## THE REQUEST
Reproduce exactly the line in which "Write the build123d" occurs and all the lines after it, ending with the last line.

(Records excerpted from a collection)

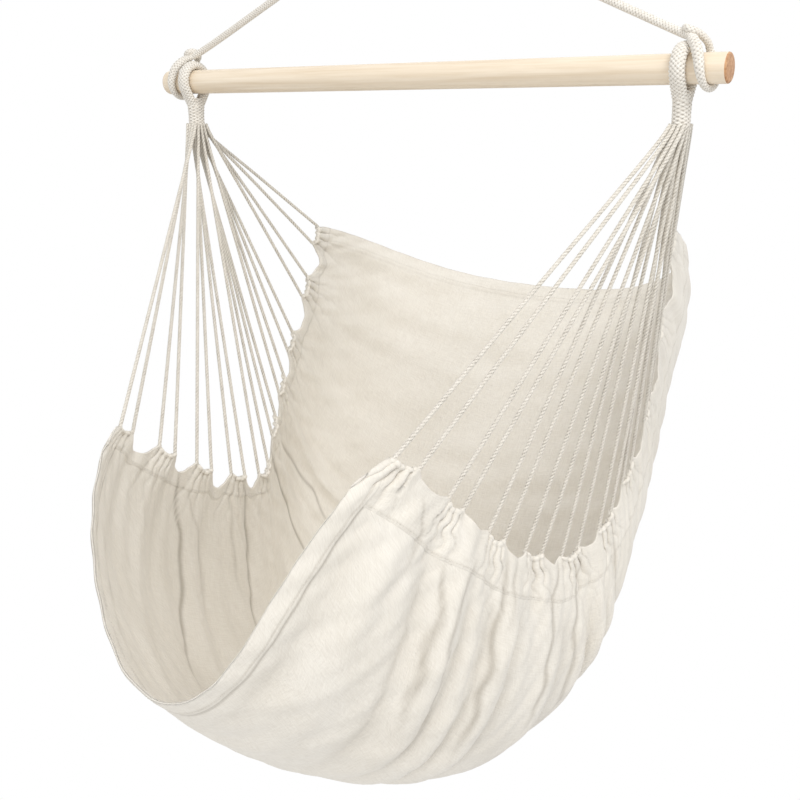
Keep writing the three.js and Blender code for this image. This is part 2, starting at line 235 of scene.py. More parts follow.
def twisted(lay, strands=3, groove=0.3):
    def weave(angle, along):
        lobe = np.abs(np.cos(strands / 2 * (angle - 2 * math.pi * along / lay)))
        return 1 - groove + groove * np.sqrt(lobe)

    return weave


def braided(lay, strands, relief):
    def ridge(own, other, turn):
        over = np.cos(math.pi * (other - 0.5 + np.floor(own) + turn))
        return over_share * over + np.sqrt(np.abs(np.sin(math.pi * own)))

    def weave(angle, along):
        right = strands * (angle / (2 * math.pi) + along / lay) + right_start
        left = strands * (angle / (2 * math.pi) - along / lay) + left_start
        height = np.maximum(ridge(right, left, 0), ridge(left, right, 1))
        return 1 - relief + relief * height / (1 + over_share)

    return weave


# %% [markdown]
# ## Where the pieces are
# The heights come from the solids themselves, so the dressing follows the model if that ever changes.

# %% Places from the frame
touch_gap = 0.3 * mm
bar_low, bar_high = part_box("spreader_bar")
bar_height = (bar_low.z + bar_high.z) / 2
bar_radius = (bar_high.z - bar_low.z) / 2
bar_half = bar_high.x
loop_low, loop_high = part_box("seat_loop_right")
loop_place = (loop_low.x + loop_high.x) / 2
loop_width = loop_high.x - loop_low.x
loop_thickness = loop_high.z - bar_high.z - touch_gap
neck_low, neck_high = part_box("plaited_neck_right")
served_low, served_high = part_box("served_loop_right")
served_thickness = served_high.x - served_low.x
served_place = (served_low.x + served_high.x) / 2
print("bar", round(2 * bar_half, 3), "m long at", round(bar_height, 3))

# %% [markdown]
# ## The shape of the seat
# The cloth hangs in rows. Row 0 is the front hem and row 1 the top hem. Each half row runs from the side
# edge, where the tabs are, down into the middle line. The side edge and the middle line were found from the
# photograph, as shares of the seat's width, depth and drop, and a cubic Bezier curve joins them in each
# row. The hollow could be sculpted instead, but a formula lets every fold and seam find its place on the same
# surface.

# %% Side edge and middle line
seat_width = 608 * mm
seat_depth = 880 * mm
seat_drop = 913 * mm
bulge_depth = 40 * mm

side_edge_shares = [
    (0.645, -0.361, 0.425),
    (0.673, -0.339, 0.434),
    (0.707, -0.252, 0.495),
    (0.736, -0.169, 0.551),
    (0.766, -0.084, 0.593),
    (0.815, -0.002, 0.615),
    (0.888, 0.054, 0.568),
    (0.93, 0.093, 0.505),
    (0.957, 0.13, 0.433),
    (0.951, 0.172, 0.332),
    (0.947, 0.201, 0.232),
    (0.95, 0.206, 0.218),
]
right_lift_shares = [0.0164, 0.0164, 0.0077, -0.001, -0.0064, -0.0088]
right_lift_shares += [-0.0221, -0.0196, -0.0123, -0.001, 0.0123, 0.0142]
middle_shares = [
    (-0.521, 0.698),
    (-0.421, 0.801),
    (-0.3, 0.897),
    (-0.166, 0.97),
    (-0.041, 1),
    (0.056, 0.957),
    (0.14, 0.817),
    (0.275, 0.609),
    (0.491, 0.345),
]
edge_spans = 200


def seat_place(x, y, z):
    return (x * seat_width / 2, y * seat_depth, bar_height - z * seat_drop)


side_edge = smooth_line([seat_place(*shares) for shares in side_edge_shares], edge_spans)
middle_line = smooth_line([seat_place(0, *shares) for shares in middle_shares], edge_spans)
edge_length = walked_along(side_edge)[-1]
tab_rows = walked_along(side_edge)[edge_spans:-edge_spans:edge_spans] / edge_length
tab_count = len(tab_rows)
print(tab_count, "tabs on each side edge of", round(edge_length, 3), "m")

# %% [markdown]
# The rows lie close together on a tab, where the cloth is gathered, and wider over the scallop between two
# tabs. The tab coordinate is a whole number at the middle of each tab.

# %% Rows of the cloth
tab_width = 34 * mm
rows_on_tab = 26
rows_on_scallop = 18
rows_before_first = 6
tiny = 1e-6
half_tab = tab_width / 2 / edge_length


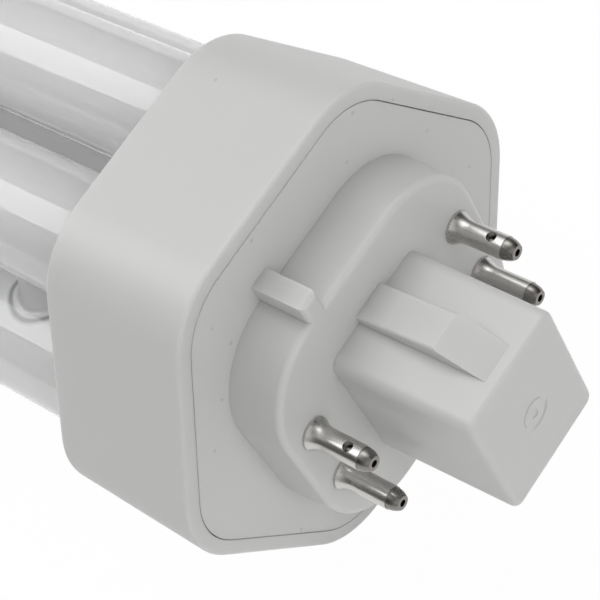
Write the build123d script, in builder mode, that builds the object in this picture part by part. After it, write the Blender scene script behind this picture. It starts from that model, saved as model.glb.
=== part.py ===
from build123d import *
from math import cos, radians, sin, tan
import os

os.makedirs("parts", exist_ok=True)

# A triple tube compact fluorescent lamp, lying on one flat of its holder.
# Millimetres. X runs along the lamp towards the cap, Z is up, and the origin is on the
# surface that the lamp lies on, below the middle of its length.

# Driving sizes: the whole lamp
overall_length = 131.2
part_clearance = 0.1

# Driving sizes: the discharge vessel, three U tubes on the corners of a hexagon
limb_diameter = 12.0
limb_spacing = 14.5
limb_end_radius = 4.5
bridge_diameter = 5.4
bridge_setback = 11.1
bridge_root_radius = 0.6
seal_length = 3.0
seal_width = 7.0
seal_thickness = 2.8
seal_corner_radius = 0.8
seal_setback = 2.4

# Driving sizes: the holder that carries the tubes
holder_margin = 3.94
holder_length = 16.4
holder_corner_radius = 9.25
holder_draft = 1.4
holder_back_wall = 2.0
holder_wall = 2.5
holder_edge_radius = 0.3
cement_depth = 3.4

# Driving sizes: the base cap
rim_wall = 1.55
cap_plate = 2.0
skirt_wall = 1.3
skirt_depth = 3.4
lug_width = 5.0
lug_height = 1.2
lug_proud = 0.5
lug_setback = 0.9
boss_height = 5.65
boss_depth = 28.4
boss_corner_radius = 9.0
boss_draft = 2.0
boss_wall = 1.3
boss_edge_radius = 0.6
key_width = 2.15
key_reach = 2.15
key_offset = -4.8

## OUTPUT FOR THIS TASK
Write the build123d script, in builder mode, that builds the object in this picture part by part. After it, write the Blender scene script behind this picture. It starts from that model, saved as model.glb.
=== part.py ===
from build123d import *
from math import cos, radians, sin, tan
import os

os.makedirs("parts", exist_ok=True)

# A triple tube compact fluorescent lamp, lying on one flat of its holder.
# Millimetres. X runs along the lamp towards the cap, Z is up, and the origin is on the
# surface that the lamp lies on, below the middle of its length.

# Driving sizes: the whole lamp
overall_length = 131.2
part_clearance = 0.1

# Driving sizes: the discharge vessel, three U tubes on the corners of a hexagon
limb_diameter = 12.0
limb_spacing = 14.5
limb_end_radius = 4.5
bridge_diameter = 5.4
bridge_setback = 11.1
bridge_root_radius = 0.6
seal_length = 3.0
seal_width = 7.0
seal_thickness = 2.8
seal_corner_radius = 0.8
seal_setback = 2.4

# Driving sizes: the holder that carries the tubes
holder_margin = 3.94
holder_length = 16.4
holder_corner_radius = 9.25
holder_draft = 1.4
holder_back_wall = 2.0
holder_wall = 2.5
holder_edge_radius = 0.3
cement_depth = 3.4

# Driving sizes: the base cap
rim_wall = 1.55
cap_plate = 2.0
skirt_wall = 1.3
skirt_depth = 3.4
lug_width = 5.0
lug_height = 1.2
lug_proud = 0.5
lug_setback = 0.9
boss_height = 5.65
boss_depth = 28.4
boss_corner_radius = 9.0
boss_draft = 2.0
boss_wall = 1.3
boss_edge_radius = 0.6
key_width = 2.15
key_reach = 2.15
key_offset = -4.8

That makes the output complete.